A mobile robotic chemist

Technologies such as batteries, biomaterials and heterogeneous catalysts have functions that are defined by mixtures of molecular and mesoscale components. As yet, this multi-length-scale complexity cannot be fully captured by atomistic simulations, and the design of such materials from first principles is still rare 1 – 5 . Likewise, experimental complexity scales exponentially with the number of variables, restricting most searches to narrow areas of materials space. Robots can assist in experimental searches 6 – 14 but their widespread adoption in materials research is challenging because of the diversity of sample types, operations, instruments and measurements required.

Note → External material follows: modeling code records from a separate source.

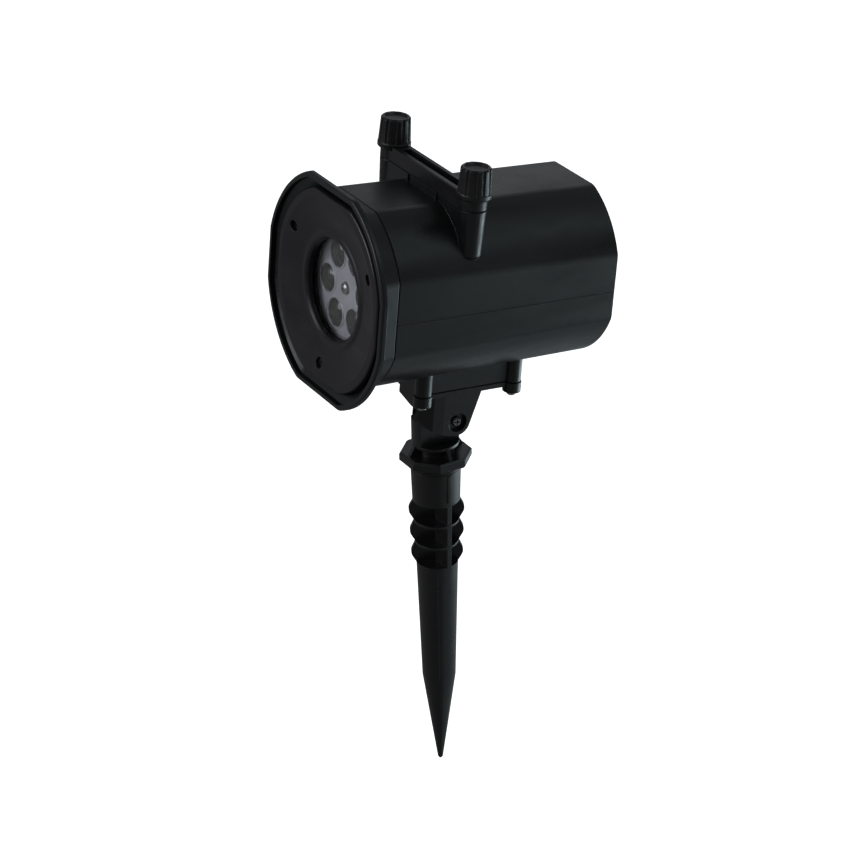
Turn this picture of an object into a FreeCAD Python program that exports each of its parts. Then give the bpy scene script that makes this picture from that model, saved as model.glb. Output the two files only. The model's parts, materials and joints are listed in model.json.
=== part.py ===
"""Garden light projector on a ground stake, as a parametric assembly in millimetres.

World frame: +Z up, origin on the stake's axis at soil level, where the ribbed neck meets the
round spike; -Y is the direction that the projector looks in. The head's sub-parts are drawn in
the head's own frame (origin on the barrel's axis in the plane of the window lip, +Y to the rear)
and share one placement, which tilts the head about the bracket's pivot.
"""
import FreeCAD, Part
import math
import os
import re
import Sketcher
from FreeCAD import Placement, Rotation, Vector

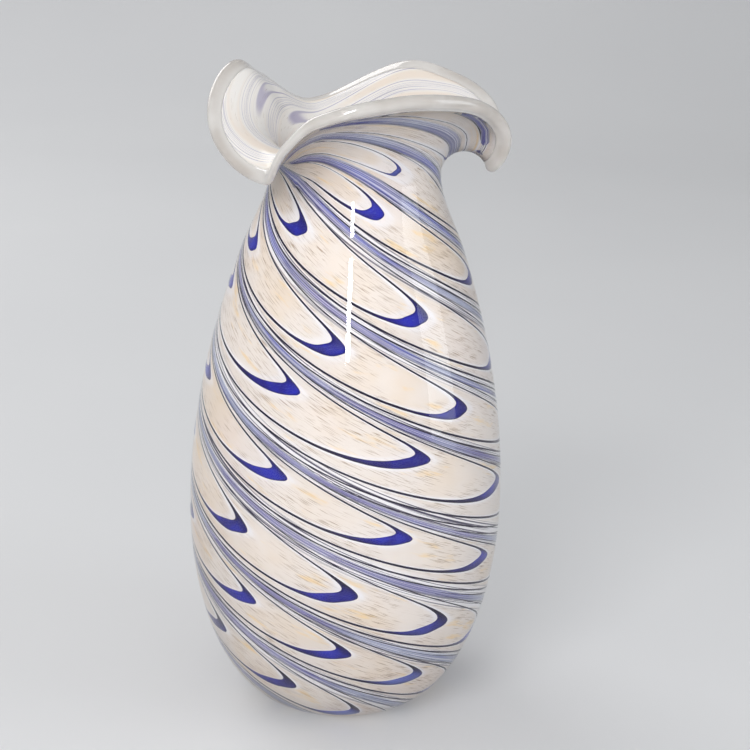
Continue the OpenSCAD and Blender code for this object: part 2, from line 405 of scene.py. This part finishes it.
class Finish:  # one material and its nodes
    def __init__(self, name):
        self.material = bpy.data.materials.new(name)
        self.material.use_nodes = True
        self.tree = self.material.node_tree
        self.tree.nodes.clear()

    def add(self, kind, settings=None, sockets=None, out=0):
        node = self.tree.nodes.new(kind)
        for key, value in (settings or {}).items():
            setattr(node, key, value)
        for key, value in (sockets or {}).items():
            if isinstance(value, Wire):
                self.tree.links.new(value.socket, node.inputs[key])
            else:
                node.inputs[key].default_value = value
        return Wire(self, node.outputs[out]) if node.outputs else None

    def map(self, name):  # both values of one of the mesh's maps
        both = self.add("ShaderNodeUVMap", {"uv_map": name})
        return [self.add("ShaderNodeSeparateXYZ", None, {0: both}, axis) for axis in ("X", "Y")]

    def mix(self, first, second, share):
        return self.add("ShaderNodeMix", {"data_type": "RGBA"}, {0: share, 6: first, 7: second}, 2)

    def place(self, x, y, z=0.0):
        return self.add("ShaderNodeCombineXYZ", None, {"X": x, "Y": y, "Z": z})

    def noise(self, where, scale, detail=2.0, roughness=0.5):
        sockets = {"Vector": where, "Scale": scale, "Detail": detail, "Roughness": roughness}
        return self.add("ShaderNodeTexNoise", None, sockets, "Fac")

    def where(self):
        return self.add("ShaderNodeTexCoord", None, None, "Object")

    def bump(self, height, strength, distance):
        sockets = {"Height": height, "Strength": strength, "Distance": distance}
        return self.add("ShaderNodeBump", None, sockets)

    def gloss(self, sockets):
        return self.add("ShaderNodeBsdfPrincipled", None, sockets)

    def done(self, shader):
        self.add("ShaderNodeOutputMaterial", None, {"Surface": shader})
        return self.material


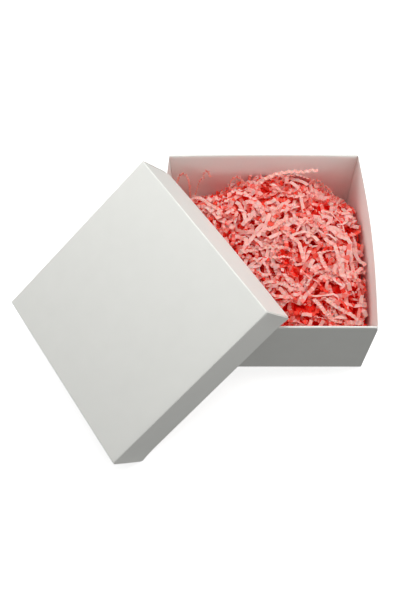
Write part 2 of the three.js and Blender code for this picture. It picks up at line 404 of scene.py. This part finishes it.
def cross_sheet(width, height, with_liners, back_bow, slopes, corner_flare):
    """The sheet that makes the panel, both double walls and both rims, as one folded strip."""
    outer = width / 2 - BOARD / 2
    inner = width / 2 - LINER_IN
    top, low = height - BOARD / 2, BOARD / 2
    middle = [(-inner, top), (-outer, top), (-outer, low), (outer, low), (outer, top), (inner, top)]
    radii = [RIM_RADIUS, BASE_CREASE_RADIUS, BASE_CREASE_RADIUS, RIM_RADIUS]
    if with_liners:
        middle = [(-inner, CORNER_INSET)] + middle + [(inner, CORNER_INSET)]
        radii = [RIM_RADIUS] + radii + [RIM_RADIUS]
    line = filleted(middle, radii, PANEL_STEP)
    unit = stations(1.0, PANEL_STEP / (width / 2))
    y, z = line[:, :1], line[:, 1:]
    on_outer_wall = (np.abs(y) > outer - TOLERANCE) & (z < top - RIM_RADIUS)
    on_outer_wall &= z > low + BASE_CREASE_RADIUS - TOLERANCE
    reach = np.where(on_outer_wall, width / 2, width / 2 - CORNER_INSET)
    x = reach * unit[None, :]
    y, z = np.broadcast_arrays(y + 0 * x, z + 0 * x)
    rise = np.clip(z / height, 0, 1)
    bowed = back_bow * np.cos(np.pi * x / width) * rise * (y > width / 4)
    is_liner = (np.abs(y) < inner + TOLERANCE) & (z > low + TOLERANCE)
    slope = np.where(y > 0, slopes[1], slopes[0])
    inward = liner_slope(x, z, width, height, 1.0) * slope * is_liner
    near_end = np.clip((np.abs(x) - width / 2 + FLARE_REACH) / FLARE_REACH, 0, 1)
    stands_up = (np.abs(y) > inner + 2 * TOLERANCE) & (z > low + BASE_CREASE_RADIUS - TOLERANCE)
    flare = np.sign(y) * corner_flare * near_end**2 * rise**FLARE_RISE_POWER * stands_up
    return shell_from_grid(np.stack([x, y + bowed + flare - np.sign(y) * inward, z], axis=2), BOARD)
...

Here we use a mobile robot to search for improved photocatalysts for hydrogen production from water 15 . The robot operated autonomously over eight days, performing 688 experiments within a ten-variable experimental space, driven by a batched Bayesian search algorithm 16 – 18 . This autonomous search identified photocatalyst mixtures that were six times more active than the initial formulations, selecting beneficial components and deselecting negative ones. Our strategy uses a dexterous 19 , 20 free-roaming robot 21 – 24 , automating the researcher rather than the instruments. This modular approach could be deployed in conventional laboratories for a range of research problems beyond photocatalysis. A mobile robot autonomously operates analytical instruments in a wet chemistry laboratory, performing a photocatalyst optimization task much faster than a human would be able to.